### AIM OF THE EXERCISE
Every record should be written out exactly, please.

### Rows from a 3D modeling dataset
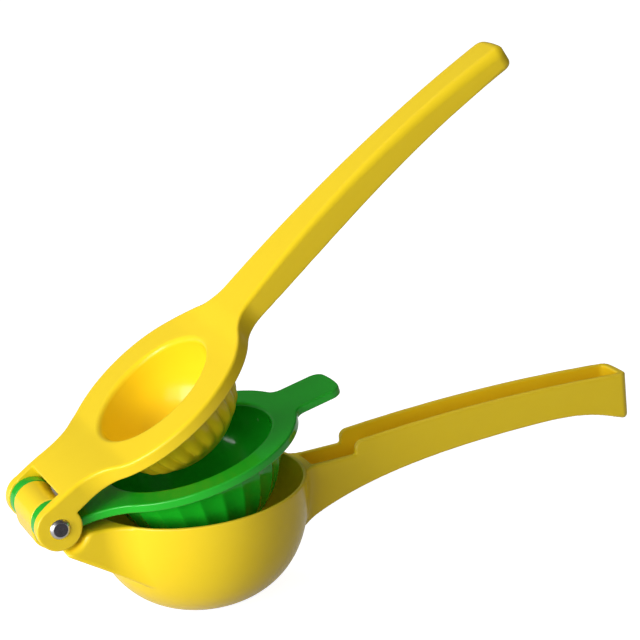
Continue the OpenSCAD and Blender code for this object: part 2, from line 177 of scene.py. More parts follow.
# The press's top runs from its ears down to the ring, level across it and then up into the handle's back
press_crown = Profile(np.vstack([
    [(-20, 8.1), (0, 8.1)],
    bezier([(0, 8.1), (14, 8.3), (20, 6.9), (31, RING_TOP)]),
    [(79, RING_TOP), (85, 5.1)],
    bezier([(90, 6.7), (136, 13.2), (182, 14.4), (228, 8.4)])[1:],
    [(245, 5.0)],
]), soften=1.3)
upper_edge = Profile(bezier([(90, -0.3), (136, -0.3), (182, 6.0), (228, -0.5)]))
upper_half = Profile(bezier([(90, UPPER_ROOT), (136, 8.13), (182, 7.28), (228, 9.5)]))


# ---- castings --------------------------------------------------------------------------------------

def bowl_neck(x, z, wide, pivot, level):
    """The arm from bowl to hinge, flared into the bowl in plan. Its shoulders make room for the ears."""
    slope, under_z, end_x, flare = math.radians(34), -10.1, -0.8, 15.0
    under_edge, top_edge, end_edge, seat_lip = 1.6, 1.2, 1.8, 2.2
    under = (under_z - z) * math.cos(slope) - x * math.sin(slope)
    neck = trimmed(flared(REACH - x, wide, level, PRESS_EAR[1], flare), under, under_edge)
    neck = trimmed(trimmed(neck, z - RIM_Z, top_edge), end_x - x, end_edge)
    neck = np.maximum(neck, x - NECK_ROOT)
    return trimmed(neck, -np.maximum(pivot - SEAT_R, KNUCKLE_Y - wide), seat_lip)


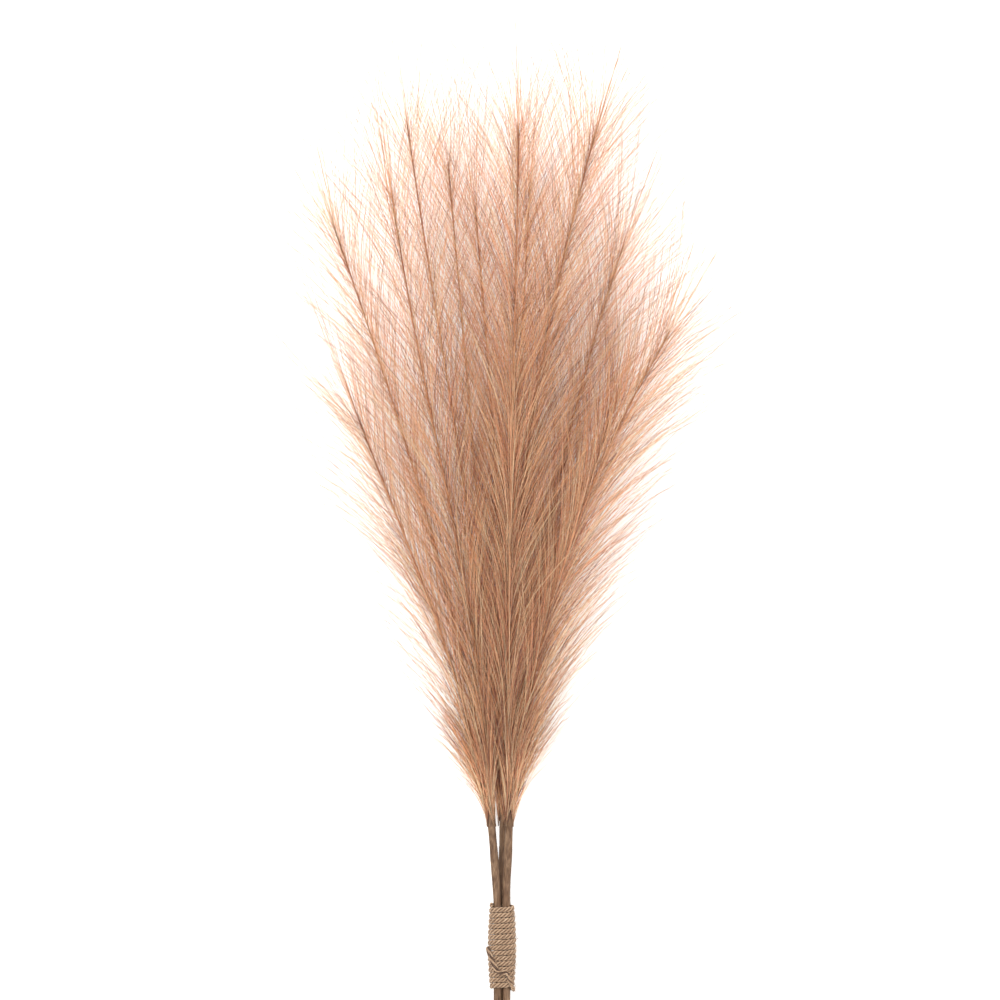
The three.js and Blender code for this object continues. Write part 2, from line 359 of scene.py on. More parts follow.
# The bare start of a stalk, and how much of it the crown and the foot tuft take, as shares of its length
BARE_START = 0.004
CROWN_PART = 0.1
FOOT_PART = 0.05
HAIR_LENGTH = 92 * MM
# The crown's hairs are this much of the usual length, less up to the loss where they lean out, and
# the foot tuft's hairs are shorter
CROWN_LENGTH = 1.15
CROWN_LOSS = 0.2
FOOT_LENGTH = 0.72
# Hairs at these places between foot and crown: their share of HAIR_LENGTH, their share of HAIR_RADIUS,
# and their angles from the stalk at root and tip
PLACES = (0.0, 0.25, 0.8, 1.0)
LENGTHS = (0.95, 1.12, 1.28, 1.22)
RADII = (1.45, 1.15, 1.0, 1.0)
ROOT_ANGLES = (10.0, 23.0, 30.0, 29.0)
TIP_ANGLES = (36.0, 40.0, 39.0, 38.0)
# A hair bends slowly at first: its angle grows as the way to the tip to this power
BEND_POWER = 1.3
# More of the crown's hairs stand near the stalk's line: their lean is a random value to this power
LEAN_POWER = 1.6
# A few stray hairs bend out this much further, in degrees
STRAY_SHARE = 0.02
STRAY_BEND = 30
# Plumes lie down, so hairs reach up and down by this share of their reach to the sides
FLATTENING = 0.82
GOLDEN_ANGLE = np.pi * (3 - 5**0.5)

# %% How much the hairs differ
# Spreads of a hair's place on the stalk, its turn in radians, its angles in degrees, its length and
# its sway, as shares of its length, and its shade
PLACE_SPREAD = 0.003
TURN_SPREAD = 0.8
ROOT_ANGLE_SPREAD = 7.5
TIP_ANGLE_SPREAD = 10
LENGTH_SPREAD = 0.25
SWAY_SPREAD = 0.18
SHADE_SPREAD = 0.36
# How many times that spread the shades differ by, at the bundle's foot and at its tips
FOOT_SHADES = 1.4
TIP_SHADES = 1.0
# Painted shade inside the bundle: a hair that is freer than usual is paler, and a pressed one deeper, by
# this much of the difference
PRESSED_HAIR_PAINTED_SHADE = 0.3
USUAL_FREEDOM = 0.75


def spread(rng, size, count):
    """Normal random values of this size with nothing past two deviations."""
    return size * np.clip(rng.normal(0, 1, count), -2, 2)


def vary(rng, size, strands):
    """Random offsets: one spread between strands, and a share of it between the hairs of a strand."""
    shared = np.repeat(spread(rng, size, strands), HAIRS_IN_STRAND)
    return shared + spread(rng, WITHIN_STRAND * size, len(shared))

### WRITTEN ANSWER
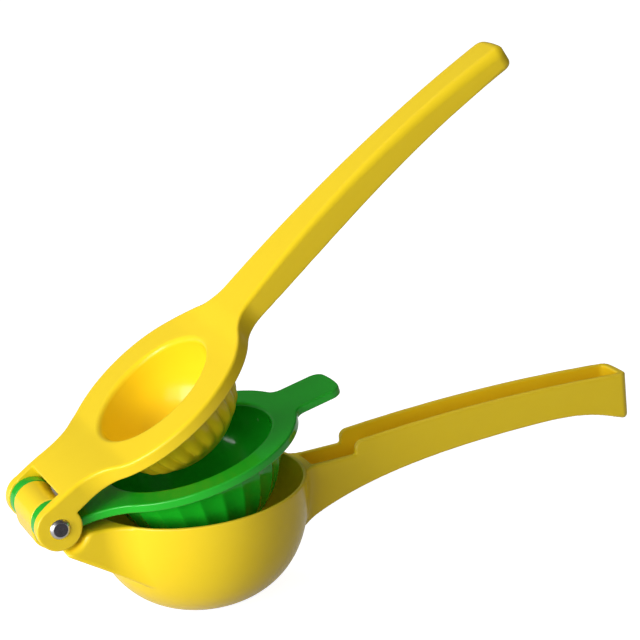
Continue the OpenSCAD and Blender code for this object: part 2, from line 177 of scene.py. More parts follow.
# The press's top runs from its ears down to the ring, level across it and then up into the handle's back
press_crown = Profile(np.vstack([
    [(-20, 8.1), (0, 8.1)],
    bezier([(0, 8.1), (14, 8.3), (20, 6.9), (31, RING_TOP)]),
    [(79, RING_TOP), (85, 5.1)],
    bezier([(90, 6.7), (136, 13.2), (182, 14.4), (228, 8.4)])[1:],
    [(245, 5.0)],
]), soften=1.3)
upper_edge = Profile(bezier([(90, -0.3), (136, -0.3), (182, 6.0), (228, -0.5)]))
upper_half = Profile(bezier([(90, UPPER_ROOT), (136, 8.13), (182, 7.28), (228, 9.5)]))


# ---- castings --------------------------------------------------------------------------------------

def bowl_neck(x, z, wide, pivot, level):
    """The arm from bowl to hinge, flared into the bowl in plan. Its shoulders make room for the ears."""
    slope, under_z, end_x, flare = math.radians(34), -10.1, -0.8, 15.0
    under_edge, top_edge, end_edge, seat_lip = 1.6, 1.2, 1.8, 2.2
    under = (under_z - z) * math.cos(slope) - x * math.sin(slope)
    neck = trimmed(flared(REACH - x, wide, level, PRESS_EAR[1], flare), under, under_edge)
    neck = trimmed(trimmed(neck, z - RIM_Z, top_edge), end_x - x, end_edge)
    neck = np.maximum(neck, x - NECK_ROOT)
    return trimmed(neck, -np.maximum(pivot - SEAT_R, KNUCKLE_Y - wide), seat_lip)


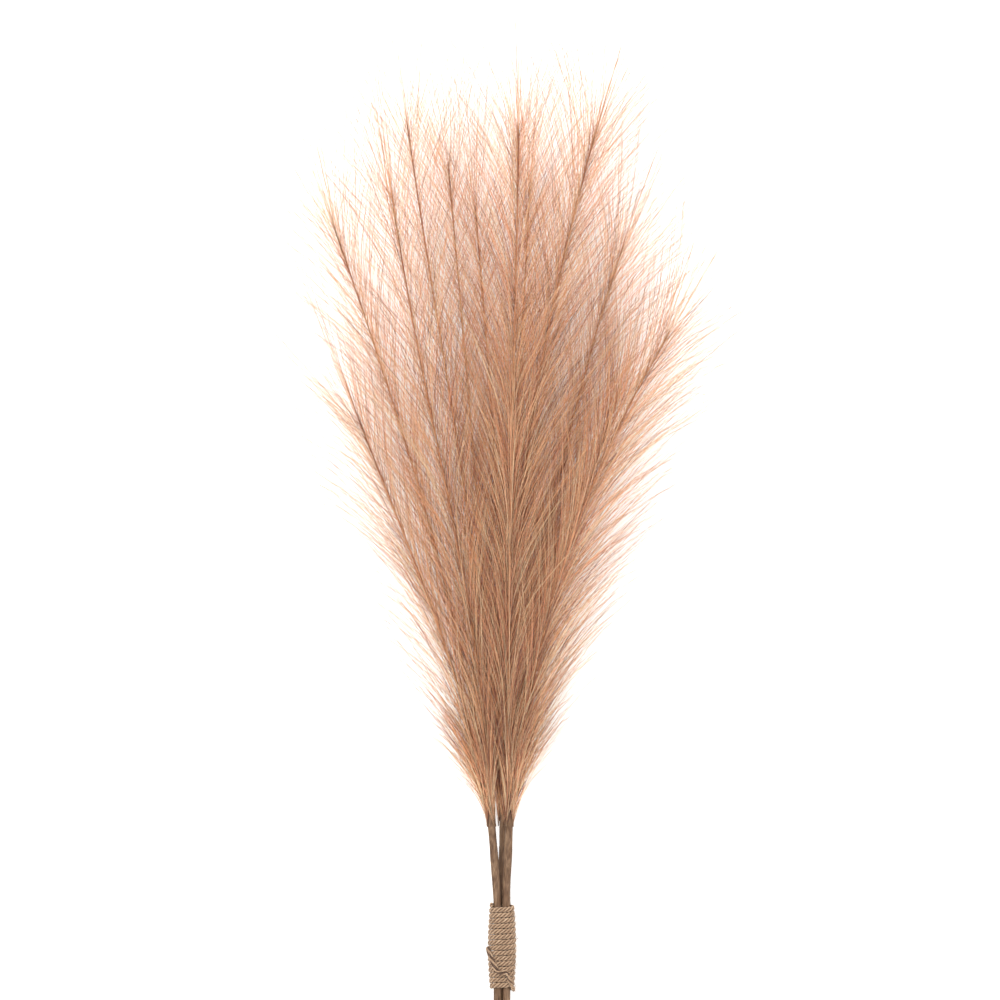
The three.js and Blender code for this object continues. Write part 2, from line 359 of scene.py on. More parts follow.
# The bare start of a stalk, and how much of it the crown and the foot tuft take, as shares of its length
BARE_START = 0.004
CROWN_PART = 0.1
FOOT_PART = 0.05
HAIR_LENGTH = 92 * MM
# The crown's hairs are this much of the usual length, less up to the loss where they lean out, and
# the foot tuft's hairs are shorter
CROWN_LENGTH = 1.15
CROWN_LOSS = 0.2
FOOT_LENGTH = 0.72
# Hairs at these places between foot and crown: their share of HAIR_LENGTH, their share of HAIR_RADIUS,
# and their angles from the stalk at root and tip
PLACES = (0.0, 0.25, 0.8, 1.0)
LENGTHS = (0.95, 1.12, 1.28, 1.22)
RADII = (1.45, 1.15, 1.0, 1.0)
ROOT_ANGLES = (10.0, 23.0, 30.0, 29.0)
TIP_ANGLES = (36.0, 40.0, 39.0, 38.0)
# A hair bends slowly at first: its angle grows as the way to the tip to this power
BEND_POWER = 1.3
# More of the crown's hairs stand near the stalk's line: their lean is a random value to this power
LEAN_POWER = 1.6
# A few stray hairs bend out this much further, in degrees
STRAY_SHARE = 0.02
STRAY_BEND = 30
# Plumes lie down, so hairs reach up and down by this share of their reach to the sides
FLATTENING = 0.82
GOLDEN_ANGLE = np.pi * (3 - 5**0.5)

# %% How much the hairs differ
# Spreads of a hair's place on the stalk, its turn in radians, its angles in degrees, its length and
# its sway, as shares of its length, and its shade
PLACE_SPREAD = 0.003
TURN_SPREAD = 0.8
ROOT_ANGLE_SPREAD = 7.5
TIP_ANGLE_SPREAD = 10
LENGTH_SPREAD = 0.25
SWAY_SPREAD = 0.18
SHADE_SPREAD = 0.36
# How many times that spread the shades differ by, at the bundle's foot and at its tips
FOOT_SHADES = 1.4
TIP_SHADES = 1.0
# Painted shade inside the bundle: a hair that is freer than usual is paler, and a pressed one deeper, by
# this much of the difference
PRESSED_HAIR_PAINTED_SHADE = 0.3
USUAL_FREEDOM = 0.75


def spread(rng, size, count):
    """Normal random values of this size with nothing past two deviations."""
    return size * np.clip(rng.normal(0, 1, count), -2, 2)


def vary(rng, size, strands):
    """Random offsets: one spread between strands, and a share of it between the hairs of a strand."""
    shared = np.repeat(spread(rng, size, strands), HAIRS_IN_STRAND)
    return shared + spread(rng, WITHIN_STRAND * size, len(shared))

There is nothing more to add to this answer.